:: DATASET CONTENT ::
========================
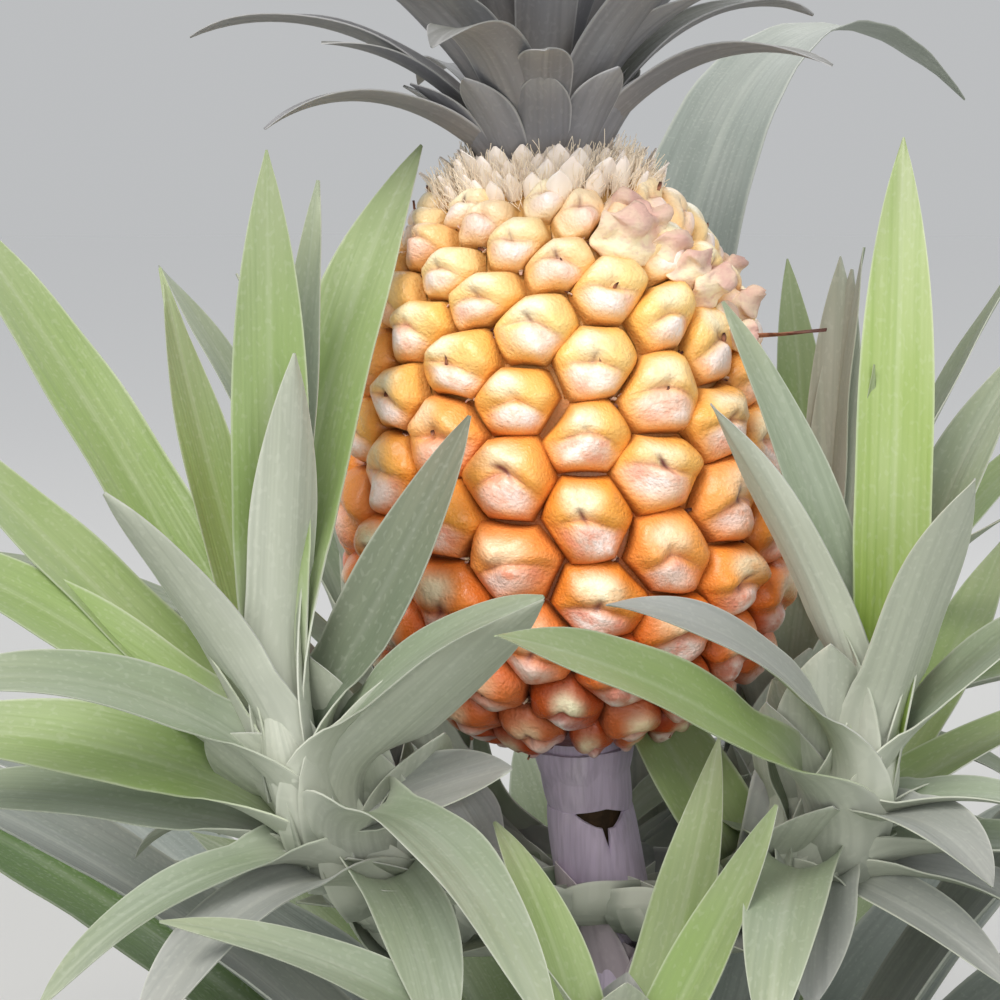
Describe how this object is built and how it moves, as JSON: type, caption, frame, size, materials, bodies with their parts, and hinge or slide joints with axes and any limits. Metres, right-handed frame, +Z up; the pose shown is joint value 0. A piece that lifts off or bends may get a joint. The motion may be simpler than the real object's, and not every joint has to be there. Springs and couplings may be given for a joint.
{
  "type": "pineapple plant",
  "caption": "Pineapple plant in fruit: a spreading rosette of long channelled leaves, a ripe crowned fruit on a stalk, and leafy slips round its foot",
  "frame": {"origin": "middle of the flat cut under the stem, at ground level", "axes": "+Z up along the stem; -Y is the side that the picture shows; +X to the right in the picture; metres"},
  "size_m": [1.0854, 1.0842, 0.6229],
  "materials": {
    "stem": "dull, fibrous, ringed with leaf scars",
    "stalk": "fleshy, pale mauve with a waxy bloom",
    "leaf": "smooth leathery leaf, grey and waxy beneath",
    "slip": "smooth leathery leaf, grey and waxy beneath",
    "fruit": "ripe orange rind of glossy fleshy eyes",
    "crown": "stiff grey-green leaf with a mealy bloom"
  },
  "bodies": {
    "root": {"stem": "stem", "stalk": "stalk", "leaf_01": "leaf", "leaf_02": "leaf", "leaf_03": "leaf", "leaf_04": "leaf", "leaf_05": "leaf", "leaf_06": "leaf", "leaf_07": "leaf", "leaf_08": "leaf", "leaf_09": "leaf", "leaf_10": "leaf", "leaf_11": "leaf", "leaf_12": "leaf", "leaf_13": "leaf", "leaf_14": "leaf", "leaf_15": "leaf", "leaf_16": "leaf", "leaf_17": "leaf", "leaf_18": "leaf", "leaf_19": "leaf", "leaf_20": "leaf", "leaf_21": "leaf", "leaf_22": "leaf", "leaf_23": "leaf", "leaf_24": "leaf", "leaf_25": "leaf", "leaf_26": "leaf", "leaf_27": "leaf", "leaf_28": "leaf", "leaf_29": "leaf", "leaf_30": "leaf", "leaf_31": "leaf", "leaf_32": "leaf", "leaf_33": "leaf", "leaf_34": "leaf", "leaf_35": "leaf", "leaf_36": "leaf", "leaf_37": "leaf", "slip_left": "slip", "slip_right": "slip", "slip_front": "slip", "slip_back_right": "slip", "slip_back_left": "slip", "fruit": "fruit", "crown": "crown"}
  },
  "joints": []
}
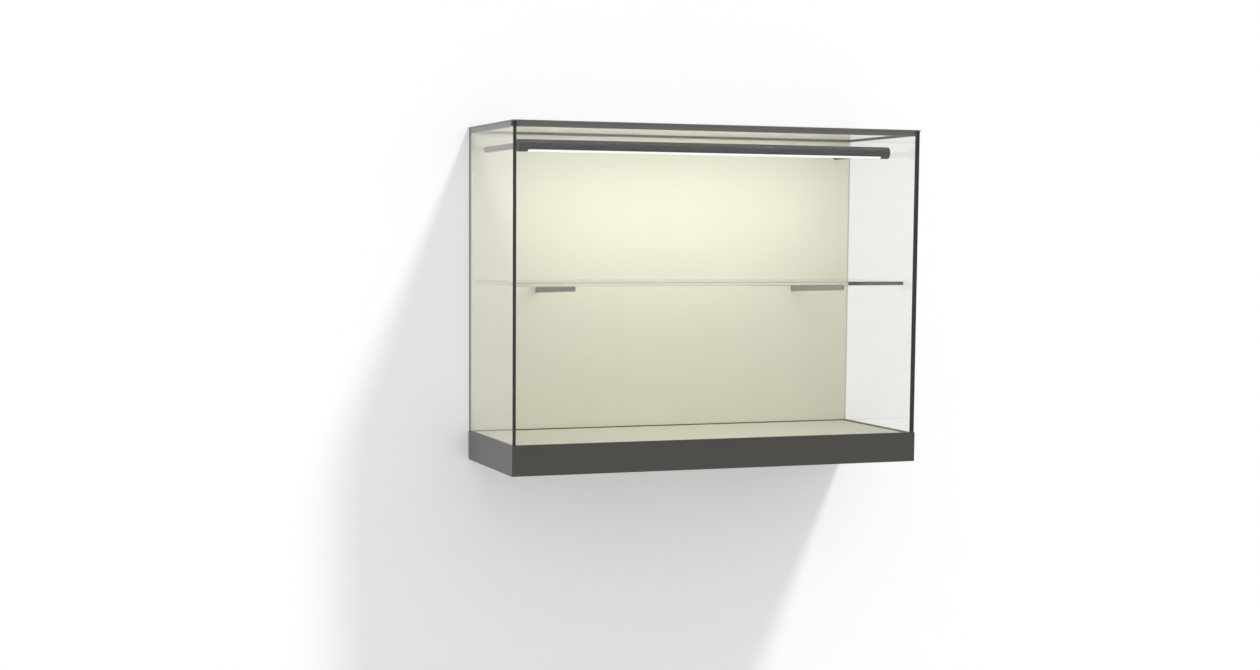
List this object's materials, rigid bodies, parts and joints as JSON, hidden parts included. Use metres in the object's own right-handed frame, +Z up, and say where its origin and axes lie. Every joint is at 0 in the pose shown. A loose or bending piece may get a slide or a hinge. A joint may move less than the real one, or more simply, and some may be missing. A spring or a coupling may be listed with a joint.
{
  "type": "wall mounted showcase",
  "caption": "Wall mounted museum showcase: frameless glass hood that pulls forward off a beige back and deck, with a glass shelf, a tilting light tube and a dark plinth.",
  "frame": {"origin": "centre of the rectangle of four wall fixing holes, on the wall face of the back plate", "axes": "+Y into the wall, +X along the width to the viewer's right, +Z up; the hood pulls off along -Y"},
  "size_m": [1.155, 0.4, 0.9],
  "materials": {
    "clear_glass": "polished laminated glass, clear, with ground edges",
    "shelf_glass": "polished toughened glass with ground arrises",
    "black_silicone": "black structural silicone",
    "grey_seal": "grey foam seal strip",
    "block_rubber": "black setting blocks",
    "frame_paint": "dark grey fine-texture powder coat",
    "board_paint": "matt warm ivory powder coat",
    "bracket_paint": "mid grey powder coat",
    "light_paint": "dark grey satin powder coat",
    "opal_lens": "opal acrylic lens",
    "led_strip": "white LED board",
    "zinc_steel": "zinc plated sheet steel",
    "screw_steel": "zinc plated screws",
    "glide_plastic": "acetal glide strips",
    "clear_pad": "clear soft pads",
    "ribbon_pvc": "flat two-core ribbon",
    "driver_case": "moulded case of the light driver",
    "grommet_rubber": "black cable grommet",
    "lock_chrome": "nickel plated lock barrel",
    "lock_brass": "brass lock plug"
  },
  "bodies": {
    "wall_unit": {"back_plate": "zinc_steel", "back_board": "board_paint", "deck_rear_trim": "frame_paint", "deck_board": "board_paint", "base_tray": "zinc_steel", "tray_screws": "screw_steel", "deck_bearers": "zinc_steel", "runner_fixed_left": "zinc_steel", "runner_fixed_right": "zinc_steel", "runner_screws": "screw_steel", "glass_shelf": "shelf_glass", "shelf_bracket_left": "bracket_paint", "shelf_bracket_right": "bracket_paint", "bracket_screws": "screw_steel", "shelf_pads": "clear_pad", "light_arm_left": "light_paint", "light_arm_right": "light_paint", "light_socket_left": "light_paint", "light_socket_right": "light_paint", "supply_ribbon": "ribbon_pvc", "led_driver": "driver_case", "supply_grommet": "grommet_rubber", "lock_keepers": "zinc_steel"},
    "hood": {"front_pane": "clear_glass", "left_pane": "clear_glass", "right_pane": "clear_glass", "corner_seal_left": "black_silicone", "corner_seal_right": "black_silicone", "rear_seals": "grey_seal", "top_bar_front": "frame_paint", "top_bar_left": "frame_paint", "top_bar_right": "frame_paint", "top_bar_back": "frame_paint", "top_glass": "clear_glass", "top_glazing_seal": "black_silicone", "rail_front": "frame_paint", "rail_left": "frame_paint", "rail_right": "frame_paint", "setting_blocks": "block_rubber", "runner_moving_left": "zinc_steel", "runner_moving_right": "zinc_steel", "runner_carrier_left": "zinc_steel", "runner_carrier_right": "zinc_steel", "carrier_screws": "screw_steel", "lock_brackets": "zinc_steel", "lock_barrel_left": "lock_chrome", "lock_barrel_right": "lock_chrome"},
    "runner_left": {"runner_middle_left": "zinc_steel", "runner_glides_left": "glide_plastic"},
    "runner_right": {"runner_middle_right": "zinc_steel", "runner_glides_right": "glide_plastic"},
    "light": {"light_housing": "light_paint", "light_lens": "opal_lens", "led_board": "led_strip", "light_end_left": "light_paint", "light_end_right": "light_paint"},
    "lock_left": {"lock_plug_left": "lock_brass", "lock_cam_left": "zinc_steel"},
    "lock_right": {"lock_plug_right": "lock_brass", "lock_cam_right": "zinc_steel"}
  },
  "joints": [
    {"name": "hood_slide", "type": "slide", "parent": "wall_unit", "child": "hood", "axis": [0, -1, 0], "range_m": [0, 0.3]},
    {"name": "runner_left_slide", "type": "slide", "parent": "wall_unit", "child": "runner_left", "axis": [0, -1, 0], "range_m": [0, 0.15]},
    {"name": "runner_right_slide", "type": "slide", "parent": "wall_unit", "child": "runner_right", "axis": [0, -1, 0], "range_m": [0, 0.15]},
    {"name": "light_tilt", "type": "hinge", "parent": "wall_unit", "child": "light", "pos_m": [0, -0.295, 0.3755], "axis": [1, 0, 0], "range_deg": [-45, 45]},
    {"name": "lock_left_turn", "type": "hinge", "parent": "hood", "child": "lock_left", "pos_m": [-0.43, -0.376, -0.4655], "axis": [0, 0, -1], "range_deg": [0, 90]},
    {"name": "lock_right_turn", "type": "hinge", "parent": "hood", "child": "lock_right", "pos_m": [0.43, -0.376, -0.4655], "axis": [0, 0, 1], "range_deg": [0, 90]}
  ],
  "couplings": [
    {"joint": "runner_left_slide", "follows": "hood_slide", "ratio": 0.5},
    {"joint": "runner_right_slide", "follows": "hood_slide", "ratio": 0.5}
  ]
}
========================
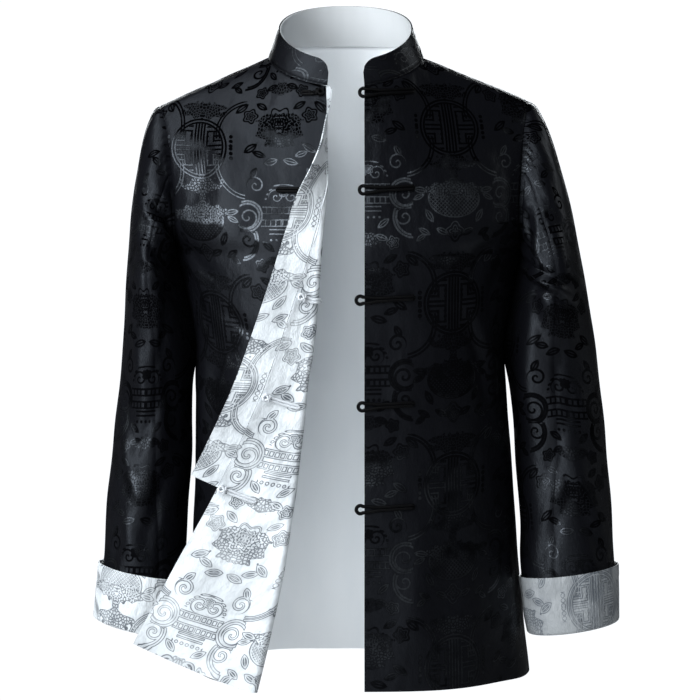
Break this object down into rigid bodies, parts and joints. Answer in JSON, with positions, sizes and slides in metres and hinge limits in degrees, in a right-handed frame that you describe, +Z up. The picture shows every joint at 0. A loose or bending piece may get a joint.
========================
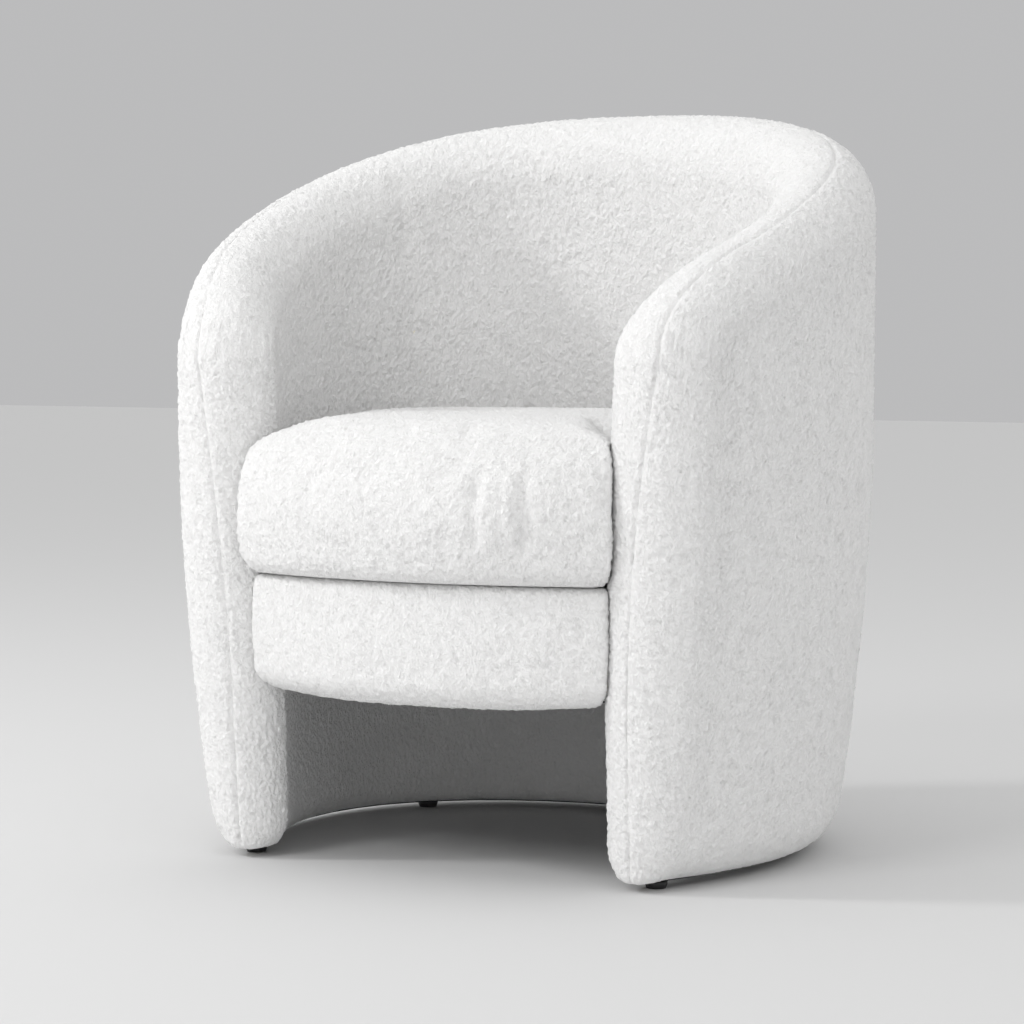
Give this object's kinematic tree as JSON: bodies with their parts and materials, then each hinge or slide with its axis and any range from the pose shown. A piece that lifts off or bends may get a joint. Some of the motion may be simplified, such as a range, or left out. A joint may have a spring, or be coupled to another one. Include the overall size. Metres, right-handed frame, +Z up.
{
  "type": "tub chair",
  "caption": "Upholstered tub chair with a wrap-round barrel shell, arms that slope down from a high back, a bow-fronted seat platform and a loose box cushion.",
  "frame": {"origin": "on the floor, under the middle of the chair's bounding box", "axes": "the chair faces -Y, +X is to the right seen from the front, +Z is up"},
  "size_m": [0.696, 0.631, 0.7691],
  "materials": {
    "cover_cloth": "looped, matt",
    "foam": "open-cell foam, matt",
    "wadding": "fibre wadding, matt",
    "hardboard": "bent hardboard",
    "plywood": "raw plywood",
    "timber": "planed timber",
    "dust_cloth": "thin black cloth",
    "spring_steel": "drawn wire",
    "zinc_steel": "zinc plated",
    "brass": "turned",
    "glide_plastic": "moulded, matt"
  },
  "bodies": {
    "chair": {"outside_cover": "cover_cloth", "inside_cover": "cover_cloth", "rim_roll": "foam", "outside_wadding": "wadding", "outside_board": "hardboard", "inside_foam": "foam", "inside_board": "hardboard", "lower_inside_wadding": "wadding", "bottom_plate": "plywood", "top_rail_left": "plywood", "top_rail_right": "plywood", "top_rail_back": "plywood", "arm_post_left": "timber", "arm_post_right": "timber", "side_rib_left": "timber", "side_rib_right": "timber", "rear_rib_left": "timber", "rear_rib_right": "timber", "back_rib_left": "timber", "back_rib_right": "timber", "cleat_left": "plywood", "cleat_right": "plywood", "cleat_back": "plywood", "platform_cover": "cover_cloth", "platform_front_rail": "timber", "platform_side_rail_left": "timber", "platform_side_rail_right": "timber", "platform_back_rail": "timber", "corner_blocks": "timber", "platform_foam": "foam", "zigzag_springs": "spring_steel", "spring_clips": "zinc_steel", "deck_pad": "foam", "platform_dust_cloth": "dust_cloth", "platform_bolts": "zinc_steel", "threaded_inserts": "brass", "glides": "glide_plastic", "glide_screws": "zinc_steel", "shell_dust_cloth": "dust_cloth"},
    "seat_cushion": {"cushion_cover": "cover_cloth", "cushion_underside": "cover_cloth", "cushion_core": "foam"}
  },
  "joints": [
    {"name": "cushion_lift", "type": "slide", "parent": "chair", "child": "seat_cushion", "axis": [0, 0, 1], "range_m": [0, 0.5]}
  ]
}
========================
:: REQUIREMENT ::
Count the lines of the material that include the word "into", then report only the total.

:: THE REPLY ::
2